** Start of Given information **

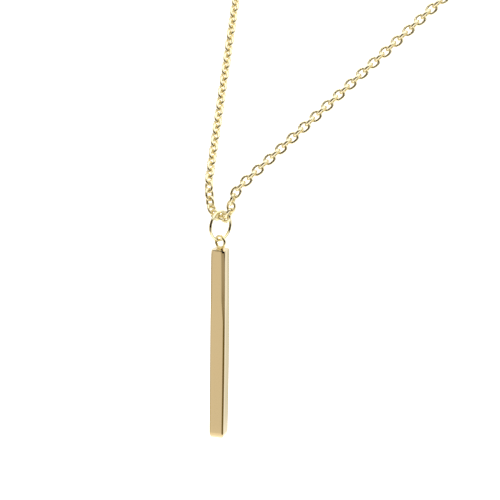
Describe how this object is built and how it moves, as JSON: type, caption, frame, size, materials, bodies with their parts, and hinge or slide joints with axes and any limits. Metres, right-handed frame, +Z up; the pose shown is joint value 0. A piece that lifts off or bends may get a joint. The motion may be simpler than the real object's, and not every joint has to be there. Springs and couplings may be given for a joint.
{
  "type": "bar pendant necklace",
  "caption": "Slim square polished bar with a wire loop, hung from a round jump ring on a fine oval-link cable chain with a plain closed clasp.",
  "frame": {"origin": "middle of the closed clasp, at the nape of the neck, where the necklace hangs", "axes": "+Z up, -Y to the front where the bar hangs, +X to the wearer's left; the bar's length runs along Z"},
  "size_m": [0.0965, 0.102, 0.1581],
  "materials": {
    "bar_gold": "polished pale yellow gold plate",
    "ring_gold": "polished pale yellow gold plate",
    "chain_gold": "polished pale yellow gold plate",
    "clasp_gold": "polished pale yellow gold plate"
  },
  "bodies": {
    "necklace": {"chain_left": "chain_gold", "chain_right": "chain_gold", "clasp": "clasp_gold"},
    "ring": {"jump_ring": "ring_gold"},
    "pendant": {"bar": "bar_gold"}
  },
  "joints": [
    {"name": "ring_swing", "type": "hinge", "parent": "necklace", "child": "ring", "pos_m": [0, -0.09753, -0.11274], "axis": [1, 0, 0], "range_deg": [-90, 90]},
    {"name": "bar_swing", "type": "hinge", "parent": "ring", "child": "pendant", "pos_m": [0, -0.09753, -0.11646], "axis": [0, 1, 0], "range_deg": [-90, 90]}
  ]
}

** End of Given information **

[Exercise]
Go through the listing and copy all of it exactly.

[Exercise output]
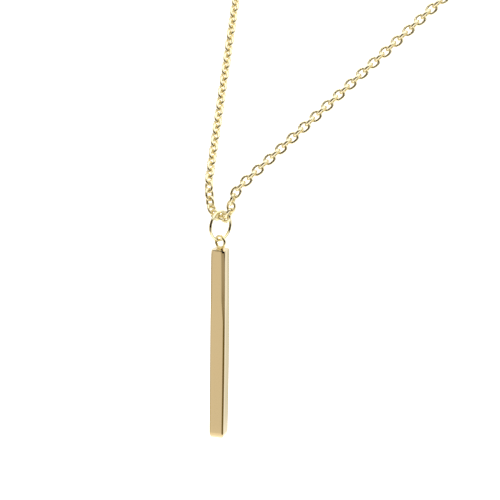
Describe how this object is built and how it moves, as JSON: type, caption, frame, size, materials, bodies with their parts, and hinge or slide joints with axes and any limits. Metres, right-handed frame, +Z up; the pose shown is joint value 0. A piece that lifts off or bends may get a joint. The motion may be simpler than the real object's, and not every joint has to be there. Springs and couplings may be given for a joint.
{
  "type": "bar pendant necklace",
  "caption": "Slim square polished bar with a wire loop, hung from a round jump ring on a fine oval-link cable chain with a plain closed clasp.",
  "frame": {"origin": "middle of the closed clasp, at the nape of the neck, where the necklace hangs", "axes": "+Z up, -Y to the front where the bar hangs, +X to the wearer's left; the bar's length runs along Z"},
  "size_m": [0.0965, 0.102, 0.1581],
  "materials": {
    "bar_gold": "polished pale yellow gold plate",
    "ring_gold": "polished pale yellow gold plate",
    "chain_gold": "polished pale yellow gold plate",
    "clasp_gold": "polished pale yellow gold plate"
  },
  "bodies": {
    "necklace": {"chain_left": "chain_gold", "chain_right": "chain_gold", "clasp": "clasp_gold"},
    "ring": {"jump_ring": "ring_gold"},
    "pendant": {"bar": "bar_gold"}
  },
  "joints": [
    {"name": "ring_swing", "type": "hinge", "parent": "necklace", "child": "ring", "pos_m": [0, -0.09753, -0.11274], "axis": [1, 0, 0], "range_deg": [-90, 90]},
    {"name": "bar_swing", "type": "hinge", "parent": "ring", "child": "pendant", "pos_m": [0, -0.09753, -0.11646], "axis": [0, 1, 0], "range_deg": [-90, 90]}
  ]
}